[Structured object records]
* START *
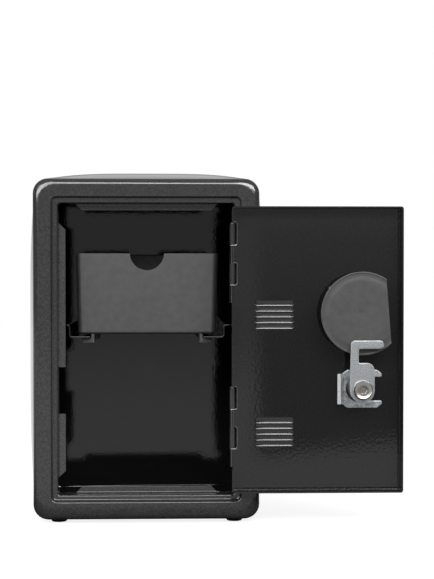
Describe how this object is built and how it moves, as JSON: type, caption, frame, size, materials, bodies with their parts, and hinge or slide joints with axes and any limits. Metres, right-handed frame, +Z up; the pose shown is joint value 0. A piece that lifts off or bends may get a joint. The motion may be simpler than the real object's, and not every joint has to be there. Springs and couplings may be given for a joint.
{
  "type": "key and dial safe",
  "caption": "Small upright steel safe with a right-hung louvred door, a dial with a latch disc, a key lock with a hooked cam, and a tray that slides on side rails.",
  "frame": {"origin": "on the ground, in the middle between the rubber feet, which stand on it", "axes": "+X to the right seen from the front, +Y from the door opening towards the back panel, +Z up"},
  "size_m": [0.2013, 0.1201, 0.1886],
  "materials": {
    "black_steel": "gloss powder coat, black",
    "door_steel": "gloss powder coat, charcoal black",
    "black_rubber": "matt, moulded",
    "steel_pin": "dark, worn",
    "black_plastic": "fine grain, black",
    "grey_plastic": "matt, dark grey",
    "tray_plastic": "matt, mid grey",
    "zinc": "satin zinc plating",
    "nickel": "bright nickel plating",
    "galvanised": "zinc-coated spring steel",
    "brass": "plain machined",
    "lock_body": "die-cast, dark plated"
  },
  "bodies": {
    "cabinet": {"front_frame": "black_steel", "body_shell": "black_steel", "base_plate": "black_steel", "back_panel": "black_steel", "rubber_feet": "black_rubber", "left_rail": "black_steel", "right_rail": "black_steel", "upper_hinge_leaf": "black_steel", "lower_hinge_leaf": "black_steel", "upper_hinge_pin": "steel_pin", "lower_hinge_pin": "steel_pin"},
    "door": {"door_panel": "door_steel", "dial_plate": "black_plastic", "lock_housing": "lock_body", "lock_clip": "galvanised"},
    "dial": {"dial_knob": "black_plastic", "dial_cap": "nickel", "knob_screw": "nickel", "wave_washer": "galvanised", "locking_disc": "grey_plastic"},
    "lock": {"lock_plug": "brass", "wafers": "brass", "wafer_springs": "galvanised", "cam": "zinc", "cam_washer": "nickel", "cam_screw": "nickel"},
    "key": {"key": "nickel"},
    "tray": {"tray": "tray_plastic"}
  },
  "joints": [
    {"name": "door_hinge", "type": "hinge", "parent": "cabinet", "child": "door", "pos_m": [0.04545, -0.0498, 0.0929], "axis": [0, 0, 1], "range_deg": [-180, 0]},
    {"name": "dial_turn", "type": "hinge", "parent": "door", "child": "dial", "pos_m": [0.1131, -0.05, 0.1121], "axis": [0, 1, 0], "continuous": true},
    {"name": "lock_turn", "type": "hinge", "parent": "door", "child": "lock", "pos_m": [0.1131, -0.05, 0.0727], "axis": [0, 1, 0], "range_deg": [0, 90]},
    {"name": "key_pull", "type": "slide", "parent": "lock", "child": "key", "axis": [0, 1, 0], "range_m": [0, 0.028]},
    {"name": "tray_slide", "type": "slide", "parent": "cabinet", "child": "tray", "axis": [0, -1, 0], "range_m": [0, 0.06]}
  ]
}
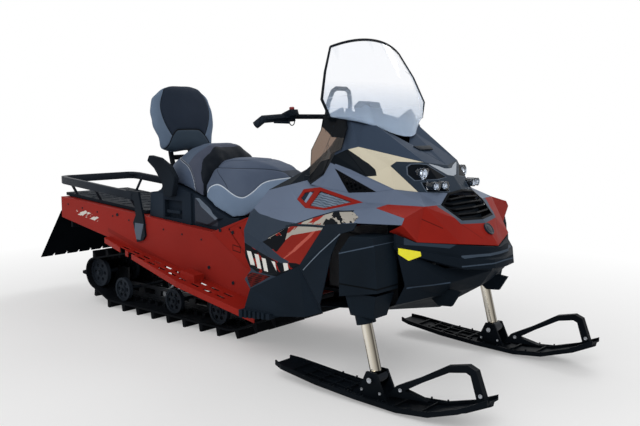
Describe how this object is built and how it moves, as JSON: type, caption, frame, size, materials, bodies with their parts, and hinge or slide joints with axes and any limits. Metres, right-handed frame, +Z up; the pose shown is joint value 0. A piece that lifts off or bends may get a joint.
* END *
From the preceding material, extract every line exactly.

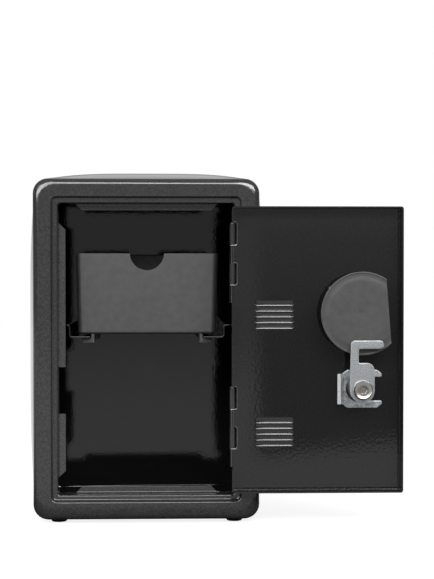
Describe how this object is built and how it moves, as JSON: type, caption, frame, size, materials, bodies with their parts, and hinge or slide joints with axes and any limits. Metres, right-handed frame, +Z up; the pose shown is joint value 0. A piece that lifts off or bends may get a joint. The motion may be simpler than the real object's, and not every joint has to be there. Springs and couplings may be given for a joint.
{
  "type": "key and dial safe",
  "caption": "Small upright steel safe with a right-hung louvred door, a dial with a latch disc, a key lock with a hooked cam, and a tray that slides on side rails.",
  "frame": {"origin": "on the ground, in the middle between the rubber feet, which stand on it", "axes": "+X to the right seen from the front, +Y from the door opening towards the back panel, +Z up"},
  "size_m": [0.2013, 0.1201, 0.1886],
  "materials": {
    "black_steel": "gloss powder coat, black",
    "door_steel": "gloss powder coat, charcoal black",
    "black_rubber": "matt, moulded",
    "steel_pin": "dark, worn",
    "black_plastic": "fine grain, black",
    "grey_plastic": "matt, dark grey",
    "tray_plastic": "matt, mid grey",
    "zinc": "satin zinc plating",
    "nickel": "bright nickel plating",
    "galvanised": "zinc-coated spring steel",
    "brass": "plain machined",
    "lock_body": "die-cast, dark plated"
  },
  "bodies": {
    "cabinet": {"front_frame": "black_steel", "body_shell": "black_steel", "base_plate": "black_steel", "back_panel": "black_steel", "rubber_feet": "black_rubber", "left_rail": "black_steel", "right_rail": "black_steel", "upper_hinge_leaf": "black_steel", "lower_hinge_leaf": "black_steel", "upper_hinge_pin": "steel_pin", "lower_hinge_pin": "steel_pin"},
    "door": {"door_panel": "door_steel", "dial_plate": "black_plastic", "lock_housing": "lock_body", "lock_clip": "galvanised"},
    "dial": {"dial_knob": "black_plastic", "dial_cap": "nickel", "knob_screw": "nickel", "wave_washer": "galvanised", "locking_disc": "grey_plastic"},
    "lock": {"lock_plug": "brass", "wafers": "brass", "wafer_springs": "galvanised", "cam": "zinc", "cam_washer": "nickel", "cam_screw": "nickel"},
    "key": {"key": "nickel"},
    "tray": {"tray": "tray_plastic"}
  },
  "joints": [
    {"name": "door_hinge", "type": "hinge", "parent": "cabinet", "child": "door", "pos_m": [0.04545, -0.0498, 0.0929], "axis": [0, 0, 1], "range_deg": [-180, 0]},
    {"name": "dial_turn", "type": "hinge", "parent": "door", "child": "dial", "pos_m": [0.1131, -0.05, 0.1121], "axis": [0, 1, 0], "continuous": true},
    {"name": "lock_turn", "type": "hinge", "parent": "door", "child": "lock", "pos_m": [0.1131, -0.05, 0.0727], "axis": [0, 1, 0], "range_deg": [0, 90]},
    {"name": "key_pull", "type": "slide", "parent": "lock", "child": "key", "axis": [0, 1, 0], "range_m": [0, 0.028]},
    {"name": "tray_slide", "type": "slide", "parent": "cabinet", "child": "tray", "axis": [0, -1, 0], "range_m": [0, 0.06]}
  ]
}
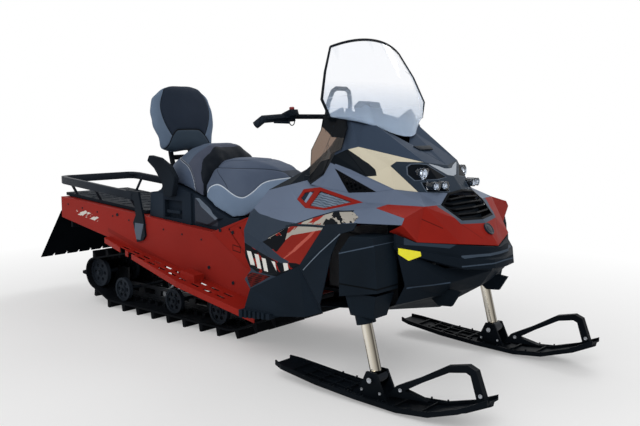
Describe how this object is built and how it moves, as JSON: type, caption, frame, size, materials, bodies with their parts, and hinge or slide joints with axes and any limits. Metres, right-handed frame, +Z up; the pose shown is joint value 0. A piece that lifts off or bends may get a joint.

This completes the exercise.